Archbishop Healy published a pamphlet on the Holy Wells of Ireland which is a rare publication. We owe a good deal to Philip Dixon Hardy for his little book The Holy Wells of Ireland which is easy enough to come by.
Hardy was a stupid fellow not given to analyzing his real motives who said that his object in writing about these Holy Wells was to “hold up to the eye of the public the superstitions and degrading practices associated with them”. In the course of being angry and self-righteous, he gives us a good deal of information. “It is indeed impossible for any traveler to pass over any considerable part of the country, more especially in the South and West, without meeting with numerous Holy Wells.”
He tells us of the pagan origin of well worship and mentions the Pattern of St. Michael’s Well, Ballinskelligs, on the 29th of September, the feast of St.
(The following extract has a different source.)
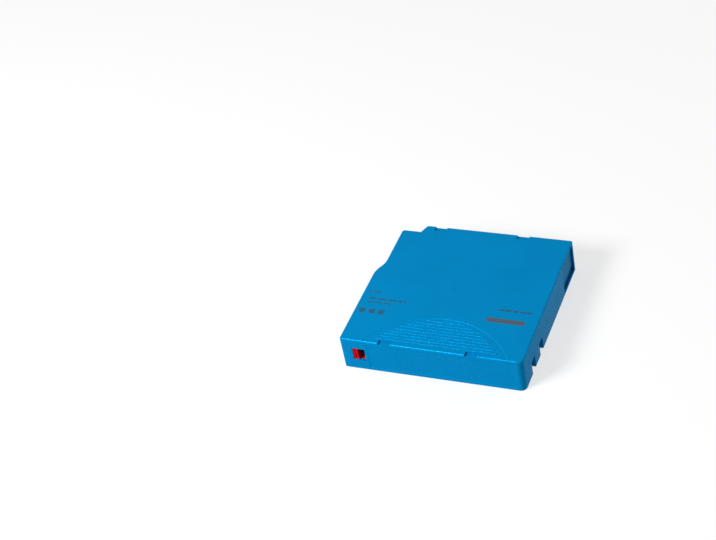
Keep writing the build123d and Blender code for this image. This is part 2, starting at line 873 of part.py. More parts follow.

Michael the Archangel “which concurs with the Autumnal Equinox and consequently with the Baal Times of the Druids”. But I do not claim to be a scholar. I only say a well is a thing of beauty and a joy forever. And I am aware of the high justice of the fact that the most sacred place of pilgrimage in Christendom is Lourdes, centered around a well.
But such considerations are too vague for me. I think of the common wells again; Tommy Connor’s Well was beside the railway, and Rooney’s Well was in a hollow among blackthorns. As I remember it Mary Rooney (who spoke Irish) is standing beside the well with a red handkerchief around her head and she is telling me of the prophecy that a coach without horses would go along the road and that it would pass through Owney McGagon’s very house. That was the railway from Inniskeen to Carrickmacross, not then built and now closed.
At this point, I must remind myself not to be too generally enthusiastic for all wells. For therein lies Essayist’s Whimsy. Beauty is personal, and sometimes of no interest to others. However, I am glad I brought the waters to life.
Of wells that were known to me once by taste and by sight
The hawthorn on the flagged roof
Saying here is the place of Love
And you will never get over it quite.